Hello friends. This cute little elf card was created using Catherine Pooler’s Nice List Stamp Set. It features cute elf hats and legs and feet. The sentiments were meant to be the body of the elf as in this card. I used a quick watercolored background with a heat embossed sentiment.
While that dried, I watercolored the background onto the card panel and also added some splatters wih the same color. I made sure not to add too much water to my watercolors since I was working on Neenah Cardstock and not watercolor paper. While that dried, I diecut the elf parts with the coordinating Nice List Dies. Once the background was dry, I stamped the sentiment from Catherine Pooler’s Nice List Stamp Set with Versamark Ink and heat embossed it with Clear Embossing Powder. I adhered the panel to the card base and the hat and shoes with Stampin’ Dimensionals. I finished it off by adding some clear sequins.
Today’s topic is watercolor backgrounds. Whenever I want a quick and easy background for a card, I go with a watercolor background. You don’t need to know how to watercolor like a pro, you just need some good watercolor paper. The paper makes the difference in the results you get. I used Canson XL Series Watercolor Paper Pad (140 Pound, 9 x 12 Inch). The great thing is, that this technique can be achieved with dye inks, stains, sprays, or watercolors (high end or inexpensive).
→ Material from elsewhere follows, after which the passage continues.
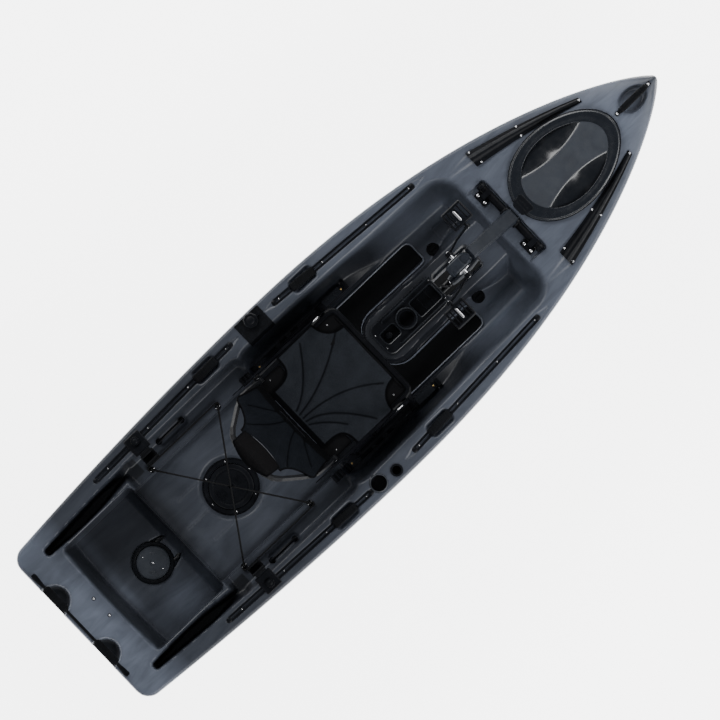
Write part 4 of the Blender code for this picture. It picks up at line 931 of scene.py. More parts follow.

I used Distress Ink Stains for my backgrounds. I originally pulled out my Distress Ink Pads but then decided that my Distress Ink Stains haven’t been getting enough love so I decided to use those instead. These can be dabbed on or sprayed. These now are sold in spray bottles but if you’re like me and have the original bottles, Ranger sells a spray bottle lid. I used mine straight out of the bottle like watercolor though.
Ok, so let’s get started. First, I taped down my watercolor paper piece (4 1/4 x 5 1/2″) with some ScotchBlue Painters Tape to a hard surface. Protect your surface before you begin because this will be messy. With a clean brush, add some water to your surface, covering the whole area. Then dispense some of ink onto a clear block, craft mat, etc. (I used my glass mat) and then dab/pounce it your paper. If the surface is too dry, add some more water. You can add more ink to certain areas to get darker areas. Alternatively, you can add more water and blot certain areas to subtract color. Stick to one color if you are not comfortable mixing multiple colors together. Keep playing with adding color until you are satisfied.
Let your piece dry in between layers. This will yield a better result, in the end. You can let it air dry or use a heat tool (if you are not patient like me. :)) Once the piece was almost dry I added some splashes using the same ink color for each. I usually do this inside a box since I don’t want my desk and surrounding areas to stained. Let it dry completely before moving onto the next step. And if you want to stop here, you totally can; they look great as is. I wanted to enhance mine by adding another level of texture.